Under CCP § 2023.030(a), “[t]he court may impose a monetary sanction ordering that one engaging in the misuse of the discovery process, or any attorney advising that conduct, or both pay the reasonable expenses, including attorney’s fees, incurred by anyone as a result of that conduct. . . . If a monetary sanction is authorized by any provision of this title, the court shall impose that sanction unless it finds that the one subject to the sanction acted with substantial justification or that other circumstances make the imposition of the sanction unjust.”  Under CCP § 2023.010, an example of the misuse of the discovery process is “(d) Failing to respond or to submit to an authorized method of discovery.”

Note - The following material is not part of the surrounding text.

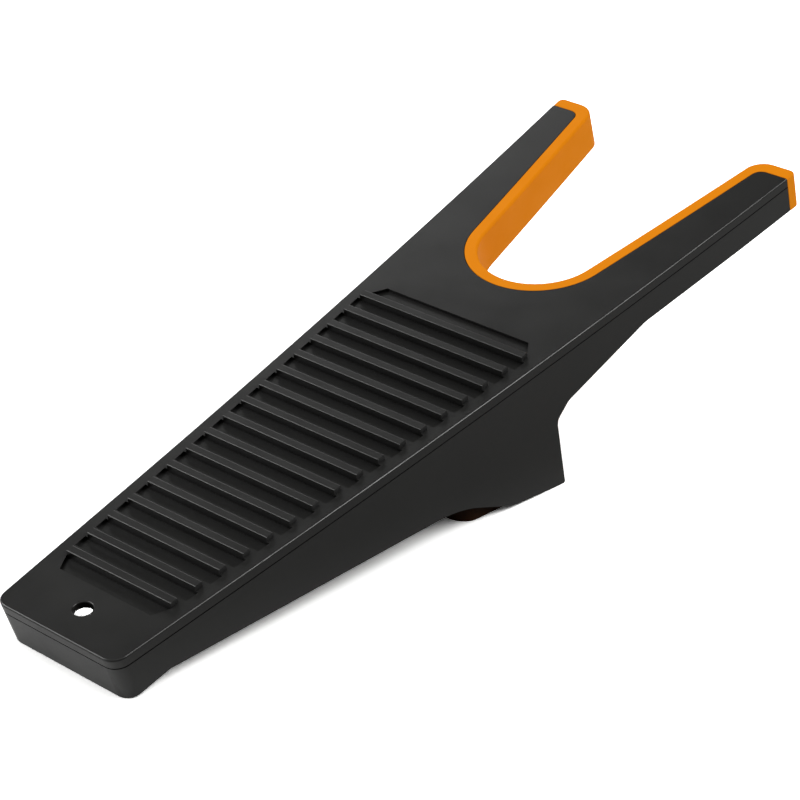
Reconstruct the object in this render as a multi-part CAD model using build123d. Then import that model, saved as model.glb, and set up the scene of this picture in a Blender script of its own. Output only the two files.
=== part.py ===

Sanctions are mandatory in connection with motions to compel responses to interrogatories and requests for production of documents against any party, person, or attorney who unsuccessfully makes or opposes a motion to compel unless the court “finds that the one subject to the sanction acted with substantial justification or that other circumstances make the imposition of the sanction unjust.”  CCP §§ 2030.290(c), 2031.300(c).

It is mandatory that the court impose a monetary sanction on the party or attorney whose failure to serve a timely response to requests for admission necessitated a motion to deem them admitted.  CCP § 2033.280(c).

Cal. Rules of Court, Rule 3.1348(a) states:  “The court may award sanctions under the Discovery Act in favor of a party who files a motion to compel discovery, even though no opposition to the motion was filed, or opposition to the motion was withdrawn, or the requested discovery was provided to the moving party after the motion was filed.”

The court finds that sanctions are not warranted because plaintiff timely served responses. 

Moving party is ordered to give notice of this ruling.